Its spring-like device is implanted at the source of the problem, right at the mucous membrane of the sinuses, and prevents closure and scarring of the sinuses. In addition to its obvious medical benefits, the implant makes the postoperative period smoother and more comfortable.

“Sinus surgery performed with the medicated Propel stent implant reduces inflammation and scarring in the sinuses,” Dr. Scher said, “resulting in a quicker recovery.”

In Beverly’s case, Dr. Scher performed outpatient endoscopic surgery in which he inserted a small tube with a magnifying lens or tiny camera (endoscope) into the nostrils and guided it into the sinus cavities. Using tiny instruments, he removed the polyps and cleared out the infection.

“The stent left beautifully open, clear sinus cavities,” he said.

Dr. Scher was among the first in the South Suburbs to use the Propel implant on sinus patients. And Beverly is thrilled with the results.

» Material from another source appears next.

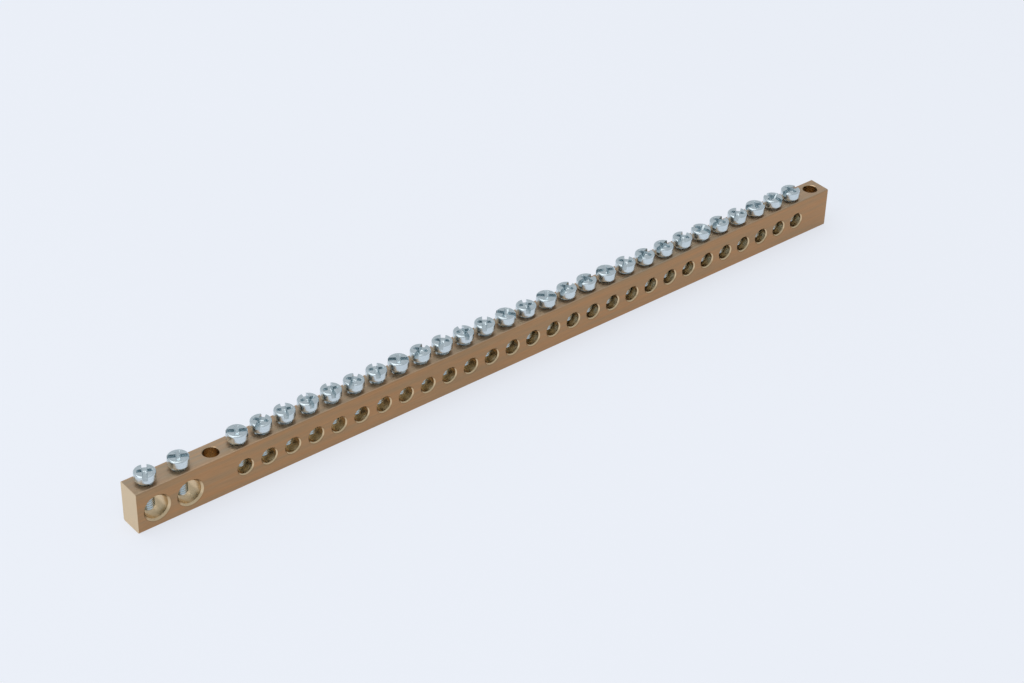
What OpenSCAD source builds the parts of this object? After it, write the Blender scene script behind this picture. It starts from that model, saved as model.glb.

“It’s amazing,” Beverly adds. “I can finally sleep through the night. In fact, when I breathe, I can actually hear the air going through my nose. I knew my problem was bad but I didn’t realize just how bad it was until it was gone. I would absolutely recommend the Propel implant and Dr. Scher. I have more energy; I feel great.”

For more information about sinus surgery and treatments at Ingalls, call Ingalls Care Connection at 708.915.CARE (2273).

Nasal Polyps Are Nothing to Sneeze At

Nasal polyps are soft, painless, noncancerous growths on the lining of the nasal passages or sinuses. Larger nasal polyps can block normal drainage from the sinuses. When too much fluid accumulates, it can become infected, causing thick, discolored drainage in the nose and throat.

Symptoms of nasal polyps include:

  • Nasal obstruction & congestion
  • Chronic infections
  • Runny nose & sneezing
  • Loss of smell and/or taste
  • Post-nasal drip
  • Itchy eyes & facial pain

Individuals with nasal polyps are at greater risk of developing chronic sinusitis, a condition in which the cavities around the sinuses become inflamed and swollen for several weeks, despite treatment. The first line of treatment for nasal polyps is coricosteroid spray, but issues can recur if the underlying irritation, allergy or infection isn’t controlled.

For individuals with large nasal polyps, endoscopic surgery is the most effective option. Endoscopic surgery removes the polyps that block the flow of fluids from the sinuses. Most often, these procedures are performed on an outpatient basis with extremely successful outcomes.